In order to form an opinion with any degree of justness concerning slavery in America, we must not only be possessed of true and accurate information as to its actual condition, but we must also recur to its origin and history, inquire how it came there; that thus a just share of the blame, if blame there be, may be laid upon its originators, and not the whole of it be thrown — as by the unreflecting multitude it is too apt to be done — on those who happen to have been born where it exists. Now, looking at the subject from this last point of view, it may justly be said, that slavery is the misfortune rather than the fault of America. It is owing mainly to her situation, as a part of the New or Western World, that she has slavery, and England not. Had England been situated where Virginia or where Cuba is, — in the New, instead of in the Old World, —-would not England be as full of African slaves at this moment as they are?
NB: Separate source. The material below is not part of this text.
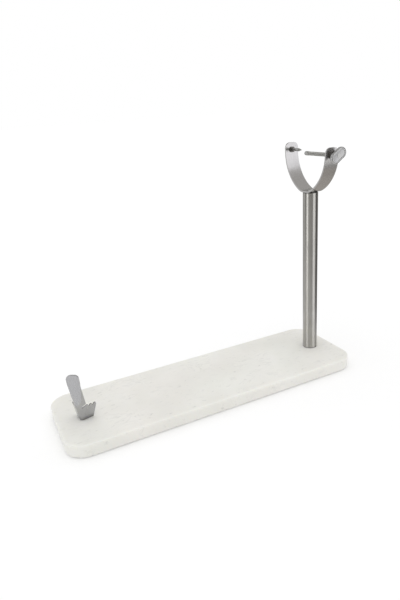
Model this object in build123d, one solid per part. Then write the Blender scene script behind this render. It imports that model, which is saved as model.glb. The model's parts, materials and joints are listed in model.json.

Was it not Englishmen who in great part supplied America with the slaves she has — English ships, with English crews, sailing from English ports, sent forth by English owners, under the full approval of the English Government?[1] In the year 1786, England had engaged in the slave-trade no fewer than 130 vessels (and this was full fourteen years after the English courts had declared

  1. "The first slaves were brought into Virginia by a Dutch ship, in 1620; but after that date the English had nearly a monopoly of the traffic. So late as 1807, Dr. Chalmers, then a young man, witnessed the departure of a slave-ship from Liverpool, on her voyage to Africa, when "the ladies," he says, " waved their handkerchief: from the shore, to sanctify what was infamous, and deck the splendid villainy of the trade." — See Hanna's Life of Chalmers, vol. i., ch. 6.